MANAMA (Reuters) - Bahraini opposition groups said on Thursday they were now ready to enter into talks with the government without pre-conditions, but have sent a letter to the crown prince saying they want a new government and constitution.
The opposition groups, formed mainly of disgruntled majority Shi'ite Muslims, have led large protests in the island kingdom since last month, but had previously demanded a commitment by the ruling Sunni al-Khalifa family to democratic reforms before entering talks.
The U.S.-allied Sunni government has made some concessions after ordering troops off the streets under international pressure, but a formal political dialogue has not yet started.
Six political groups led by the main Shi'ite opposition group Wefaq want the resignation of the cabinet, a new constitution under which the government is elected and an investigation into the actions of the security forces.
They also seek guarantees that peaceful protests can continue and want state media give them more coverage.
"We would like to see a declaration at the beginning of the talks stating that in principle they agree to abolishing the 2002 constitution and ... to having a parliament fully by the people," Ibrahim Shareef of the secular Waad group told a news conference in Manama.
Thousands of protesters who have been camped out in Manama's Pearl Square want an end to al-Khalifa family rule altogether.
This week they have staged peaceful marches toward government buildings around the capital such as the ministry of interior and the financial center where banks are located.
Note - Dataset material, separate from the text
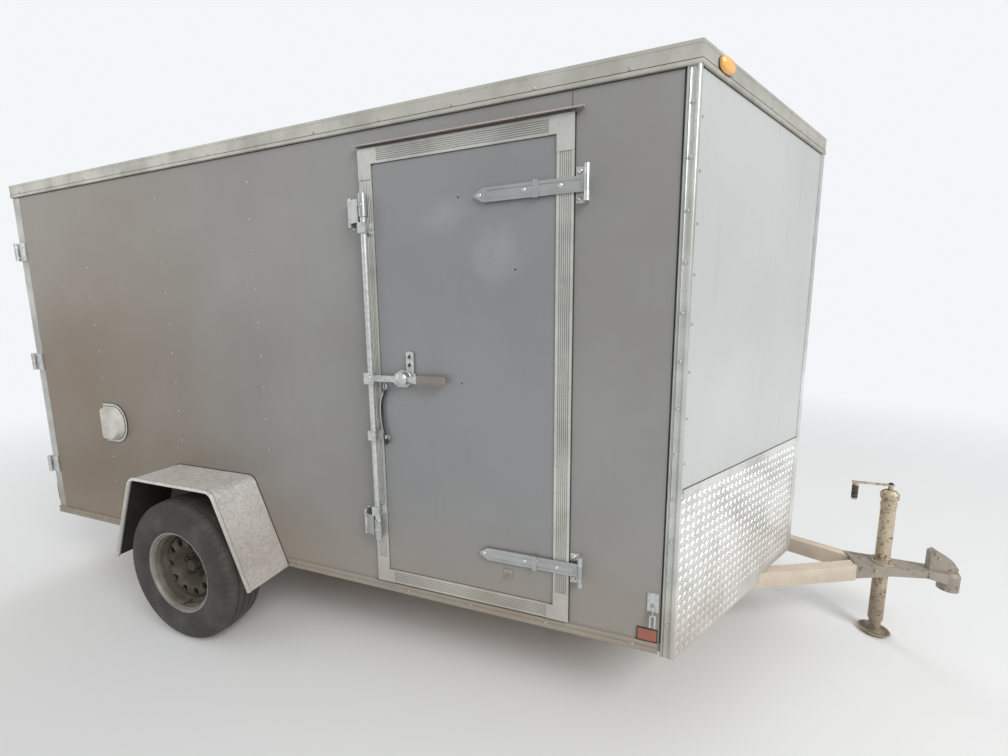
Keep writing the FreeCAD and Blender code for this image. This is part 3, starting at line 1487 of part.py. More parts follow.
def reflectors():
    """Amber reflectors low on each side wall, just behind the front corner."""
    start, low = corner_x - reflector_setback, ground_gap + rail_trim_height + running_gap
    plates = []
    for name, side in SIDES:
        face = half + reflector_proud
        across = (half, face) if side > 0 else (-face, -half)
        plates.append(block(f"reflector_{name}", (start, start + reflector_length), across,
                            (low, low + reflector_height)))
    return plates


keep("side_reflectors", together("reflector_set", reflectors()))

# Rear frame and its two doors
portal_inner = half - portal_post
sill_z = floor_z
header_z = roof_top - portal_header


def portal():
    """Rear frame: two posts, a sill and a deep header."""
    outline = [(-half, ground_gap), (half, ground_gap), (half, roof_top), (-half, roof_top)]
    inside = [(-portal_inner, sill_z), (portal_inner, sill_z), (portal_inner, header_z),
              (-portal_inner, header_z)]
    return prism("portal_body", "YZ", outline, portal_depth, x=rear_x, cutouts=[inside])


keep("rear_frame", portal())
rear_pin_x = rear_x - rear_hinge_standoff
rear_pin_y = half + rear_hinge_outboard


def rear_door(name, side):
    """One leaf of the rear pair: an edging round a skin that lies a little deeper."""
    outer, inner = portal_inner - rear_door_gap, rear_meeting_gap / 2
    low, high = sill_z + rear_door_gap, header_z - rear_door_gap
    spans = {"slab": (outer, inner, 0), "field": (outer, inner, rear_edging)}
    made = {}
    for part_name, (out_edge, in_edge, inset) in spans.items():
        near, far = in_edge + inset, out_edge - inset
        across = (near, far) if side > 0 else (-far, -near)
        depth = rear_recess if part_name == "field" else rear_door_thick
        made[part_name] = block(f"rear_{part_name}_{name}", (rear_x, rear_x + depth), across,
                                (low + inset, high - inset))
    return cut(f"rear_leaf_{name}", made["slab"], made["field"])


rear_levels = (0.14, 0.5, 0.86)


def rear_hinge_parts(side):
    """Straps on the door and leaves round the body's corner, three a side."""
    straps, leaves = [], []
    bottom, top = float(sill_z), float(header_z)
    x, y = float(rear_pin_x), side * float(rear_pin_y)
    back = float(rear_x)
    tall, wide = float(rear_knuckle_length) / 2, float(rear_strap_width) / 2
    off, thick = float(rear_strap_off), float(rear_strap_thick)
    edge = side * float(portal_inner - rear_door_gap)
    tip = edge - side * float(rear_strap_reach)
    wall_face, leaf_face = side * float(half), side * float(half + rear_leaf_thick)
    gap = float(running_gap)
    for share in rear_levels:
        mid = bottom + (top - bottom) * share
        strap = Part.makeBox(thick, abs(y - tip), 2 * wide, vec(back - off - thick, min(y, tip), mid - wide))
        pad = Part.makeBox(off, abs(edge - tip), 2 * wide, vec(back - off, min(edge, tip), mid - wide))
        knuckle = bar(float(knuckle_radius), 2 * wide, vec(x, y, mid - wide))
        bore = Part.makeCylinder(float(pin_radius) + gap, 2 * wide, vec(x, y, mid - wide))
        straps.append(strap.multiFuse([knuckle, pad]).cut(bore))
        leaf = [bar(float(pin_radius), 2 * tall, vec(x, y, mid - tall)),
                Part.makeBox(float(rear_leaf_length), abs(leaf_face - wall_face), 2 * tall,
                             vec(back, min(wall_face, leaf_face), mid - tall))]
        rise = tall - wide - gap
        for low in (mid - tall, mid + wide + gap):
            leaf.append(bar(float(knuckle_radius), rise, vec(x, y, low)))
            leaf.append(Part.makeBox(back - x, abs(leaf_face - wall_face), rise,
                                     vec(x, min(wall_face, leaf_face), low)))
        leaves.append(leaf[0].multiFuse(leaf[1:]))
    return straps, leaves


fixed_leaves = []
for name, side in SIDES:
    straps, leaves = rear_hinge_parts(side)
    fixed_leaves.extend(leaves)
    keep(f"rear_door_{name}", rear_door(name, side))
    keep(f"rear_straps_{name}", shaped(f"rear_straps_body_{name}", Part.makeCompound(straps)))
keep("rear_hinge_leaves", shaped("rear_leaves_body", Part.makeCompound(fixed_leaves)))


def rear_bar(name, side):
    """Lock bar near each rear door's free edge, in guides, with its handle."""
    x, y = float(rear_x - rear_bar_standoff), side * float(rear_bar_out)
    low, high = float(sill_z - rear_bar_past_sill), float(header_z + rear_bar_past_header)
    tall, wide = float(rear_guide_height), float(rear_guide_width)
    depth = float(rear_bar_standoff)
    tube = Part.makeCylinder(float(bar_radius), high - low, vec(x, y, low))
    parts = []
    for middle in (low + float(rear_guide_inset), float(ground_gap + rear_guide_middle),
                   high - float(rear_guide_inset)):
        parts.append(Part.makeBox(depth, wide, tall, vec(x, y - wide / 2, middle - tall / 2)))
    level, reach = float(ground_gap + rear_handle_level), float(rear_handle_reach)
    rise, thick = float(rear_handle_height), float(rear_handle_thick)
    parts.append(Part.makeBox(thick, reach, rise, vec(x - 2 * thick, min(y, y + side * reach), level)))
    parts.append(Part.makeCylinder(float(rear_collar_radius), 2 * rise, vec(x, y, level - rise / 2)))
    return shaped(f"rear_bar_body_{name}", tube.multiFuse(parts))


for name, side in SIDES:
    keep(f"rear_bar_{name}", rear_bar(name, side))


def rear_keepers():
    """Keepers on the rear frame's sill and header, one for each end of each lock bar."""
    wide, tall, sheet_now = (float(value) for value in
                             (rear_keeper_width, rear_keeper_height, rear_keeper_sheet))
    gap = float(bar_radius + rear_keeper_sheet)
    reach, back = float(rear_keeper_reach), float(rear_x)
    low, high = float(sill_z - running_gap) - tall, float(header_z + running_gap)
    pieces = []
    for _, side in SIDES:
        for z in (low, high):
            y = side * float(rear_bar_out)
            base = Part.makeBox(sheet_now, wide, tall, vec(back - sheet_now, y - wide / 2, z))
            ears = [Part.makeBox(reach, sheet_now, tall, vec(back - reach, y + out, z))
                    for out in (-gap - sheet_now, gap)]
            pieces.append(base.multiFuse(ears))
    return shaped("rear_keepers_body", Part.makeCompound(pieces))


keep("rear_keepers", rear_keepers())


def tail_lamps():
    """Upright oval lamps low on the rear frame's posts."""
    lamps = []
    for _, side in SIDES:
        lamp = oval(float(tail_lamp_length), float(tail_lamp_height), float(tail_lamp_proud))
        lamp.rotate(vec(), vec(0, 0, 1), -90)
        lamp.rotate(vec(), vec(1, 0, 0), 90)
        lamp.translate(vec(float(rear_x - running_gap), side * float(half - tail_lamp_inset),
                           float(ground_gap + tail_lamp_level)))
        lamps.append(lamp)
    return shaped("tail_lamps_body", Part.makeCompound(lamps))


keep("tail_lamps", tail_lamps())

# Check and write
doc.recompute()
faults = []
for item in doc.Objects:
    if "Invalid" in item.State or "Error" in item.State:
        faults.append(f"{item.Name}: {item.State}")
for item in subparts:
    if item.Shape.isNull() or not item.Shape.isValid():
        faults.append(f"{item.Label}: bad shape")
if faults:
    raise RuntimeError("; ".join(faults))

os.makedirs("parts", exist_ok=True)
for item in subparts:
    item.Shape.exportStep(f"parts/{item.Label}.step")
box = subparts[0].Shape.BoundBox
for item in subparts[1:]:
    box.add(item.Shape.BoundBox)
print(f"{len(subparts)} sub-parts, {len(cells)} sizes")
print(f"x {box.XMin:.1f} to {box.XMax:.1f}, y {box.YMin:.1f} to {box.YMax:.1f}, "
      f"z {box.ZMin:.1f} to {box.ZMax:.1f}")
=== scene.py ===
# %% [markdown]
# # An enclosed cargo trailer with a V-shaped nose
# The CAD model gives every plate, tube and hinge its size and place, and it is loaded here as a
# frame that is never moved. This script adds the looks: screws, seams, the raised pattern of the
# tread plate, tyre tread, wheel nuts, lamp lenses, and a finish for every surface.

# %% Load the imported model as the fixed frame
import math

import bmesh
import bpy
import numpy as np
from mathutils import Matrix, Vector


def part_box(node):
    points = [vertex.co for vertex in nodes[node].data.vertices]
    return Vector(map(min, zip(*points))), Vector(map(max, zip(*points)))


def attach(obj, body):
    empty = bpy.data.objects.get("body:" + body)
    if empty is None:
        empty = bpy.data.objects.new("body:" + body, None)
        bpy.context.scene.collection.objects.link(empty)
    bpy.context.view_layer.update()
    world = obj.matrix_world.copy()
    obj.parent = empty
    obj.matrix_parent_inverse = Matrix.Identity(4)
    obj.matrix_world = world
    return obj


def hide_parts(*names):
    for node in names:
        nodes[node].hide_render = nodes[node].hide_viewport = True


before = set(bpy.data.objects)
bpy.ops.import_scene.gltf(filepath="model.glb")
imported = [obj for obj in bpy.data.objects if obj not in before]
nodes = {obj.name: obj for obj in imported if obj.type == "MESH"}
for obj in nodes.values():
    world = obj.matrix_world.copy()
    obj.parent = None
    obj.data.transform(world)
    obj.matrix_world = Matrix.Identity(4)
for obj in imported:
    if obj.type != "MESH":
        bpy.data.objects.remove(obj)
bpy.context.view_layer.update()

# %% [markdown]
# Everything on this trailer is placed from its body: a long box whose front is a V. Reading those
# few sizes off the frame, in metres, means that each screw and seam follows if the body changes.

# %% Read the body's sizes off the frame
INCH = 0.0254
FOOT = 12 * INCH


def low(node):
    return np.array(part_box(node)[0])


def high(node):
    return np.array(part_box(node)[1])


front_x = high("curb_wall_front")[0]
rear_x = low("rear_frame")[0]
half = -low("curb_wall_front")[1]
base_z = low("side_rails")[2]
roof_z = high("roof_trim")[2]
nose_tip = high("nose_wall_curb")[0]
nose_flat = high("nose_post")[1]
roof_trim_z = low("roof_trim")[2]
trim_face = -low("roof_trim")[1]
rail_top = high("rail_trims")[2]
rail_face = -low("rail_trims")[1]
nose_run = np.array([nose_tip - front_x, half - nose_flat])
nose_length = float(np.hypot(*nose_run))
print(f"body {nose_tip - rear_x:.3f} long, {2 * half:.3f} wide, {roof_z - base_z:.3f} high")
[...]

Bahrain, home to the U.S. Navy's Fifth Fleet, is part of a string of Sunni Gulf allies of the United States that counter the regional influence of Shi'ite power Iran.
Crown Prince Sheikh Salman bin Hamad has been charged by the king with entering into dialogue on reforms.
Government supporters have also taken to the streets. Late on Wednesday tens of thousands gathered at a mosque in Manama to show their support for King Hamad bin Isa.
They say that political reforms launched by the king a decade ago have resulted in freedoms and a level of democracy unique in the Gulf Arab region.
Faisal Fulad from the Bahrain Human Rights Watch Society, who attended the pro-government gathering, said Sunni groups want to be part of any political dialogue as well. "The red line for them is the royal family," he said.